Inverse Contextual Bandits without Rewards: Learning from a Non-Stationary Learner via Suffix Imitation
Yuqi Kong, Xiao Zhang, Weiran Shen
TL;DR
It is shown that a reward-free observer can achieve a convergence rate of $\tilde O(1/\sqrt{N})$, matching the asymptotic efficiency of a fully reward-aware learner, which is comparable to that of the learner itself.
Abstract
We study the Inverse Contextual Bandit (ICB) problem, in which a learner seeks to optimize a policy while an observer, who cannot access the learner's rewards and only observes actions, aims to recover the underlying problem parameters.
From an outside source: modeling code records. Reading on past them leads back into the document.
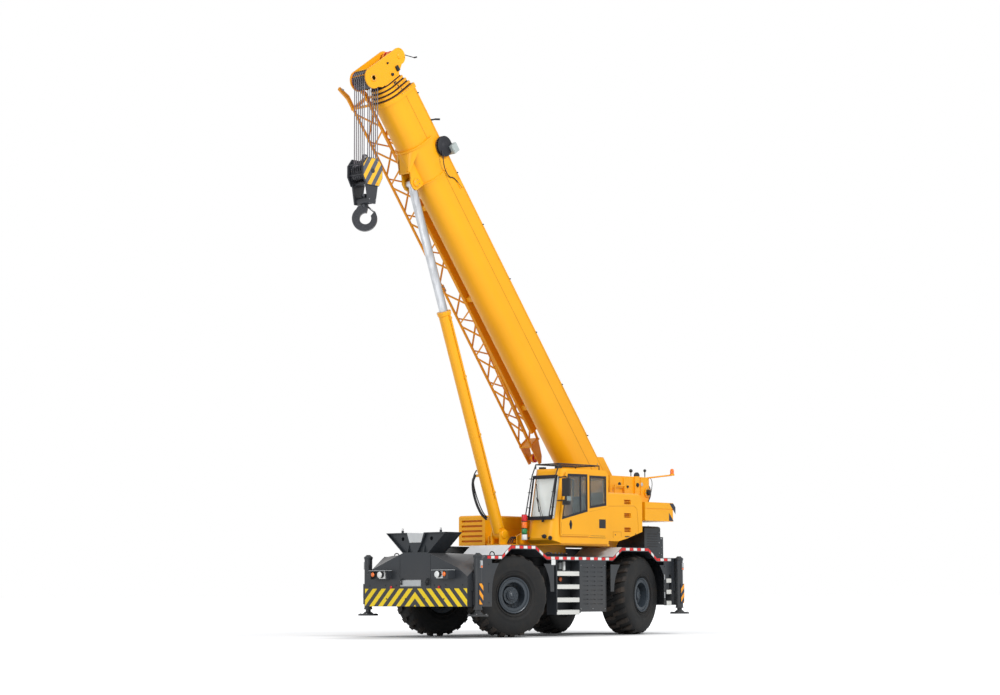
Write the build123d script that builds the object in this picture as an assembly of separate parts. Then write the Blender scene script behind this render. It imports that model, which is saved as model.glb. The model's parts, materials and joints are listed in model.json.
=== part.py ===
from build123d import *
import os
from math import atan2, cos, degrees, hypot, pi, radians, sin

# Two-axle rough-terrain mobile crane. X forward, Y left, Z up, millimetres.
# Everything is modelled with X = 0 midway between the axles and the ground at Z = 0,
# then moved by MID_X, so that the origin lies under the middle of the whole crane.
os.makedirs("parts", exist_ok=True)
MID_X = -897

# ---- fits and clearances ----
PIN_FIT = 0.08
SLIDE_FIT = 0.5
SEAT_GAP = 0.3
MOVE_GAP = 6

# ---- carrier ----
WHEELBASE = 4212
FRAME_HALF = 350
FRAME_WALL = 30
DECK_Z = 1820
FENDER_Z = 2055
FENDER_Y = 1600
DECK_THICK = 12
SKIRT_LOW = 550
HOUSING_LOW = 690
HOUSING_FRONT = 3886
HOUSING_BACK = 3300
REAR_HOUSING = (-3700, -3290)

# ---- wheels and axles ----
TYRE_RADIUS = 935
AXLE_ROOM = 245
FRAME_LOW = TYRE_RADIUS + AXLE_ROOM
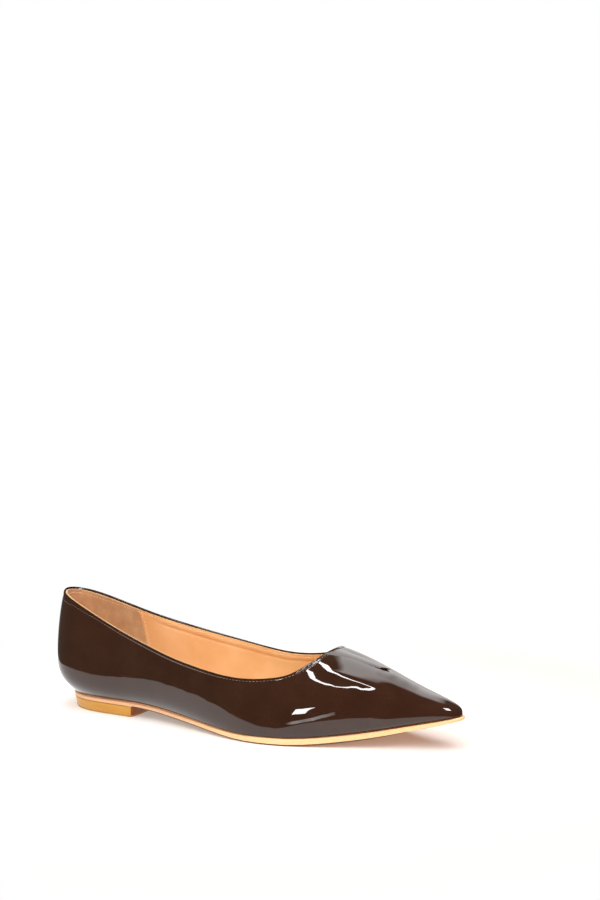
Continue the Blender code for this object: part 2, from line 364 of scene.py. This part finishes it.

During the learning process, the learner's behavior naturally transitions from exploration to exploitation, resulting in non-stationary action data that poses significant challenges for the observer. To address this issue, we propose a simple and effective framework called Two-Phase Suffix Imitation. The framework discards data from an initial burn-in phase and performs empirical risk minimization using only data from a subsequent imitation phase. We derive a predictive decision loss bound that explicitly characterizes the bias-variance trade-off induced by the choice of burn-in length. Despite the severe information deficit, we show that a reward-free observer can achieve a convergence rate of $\tilde O(1/\sqrt{N})$, matching the asymptotic efficiency of a fully reward-aware learner. This result demonstrates that a passive observer can effectively uncover the optimal policy from actions alone, attaining performance comparable to that of the learner itself.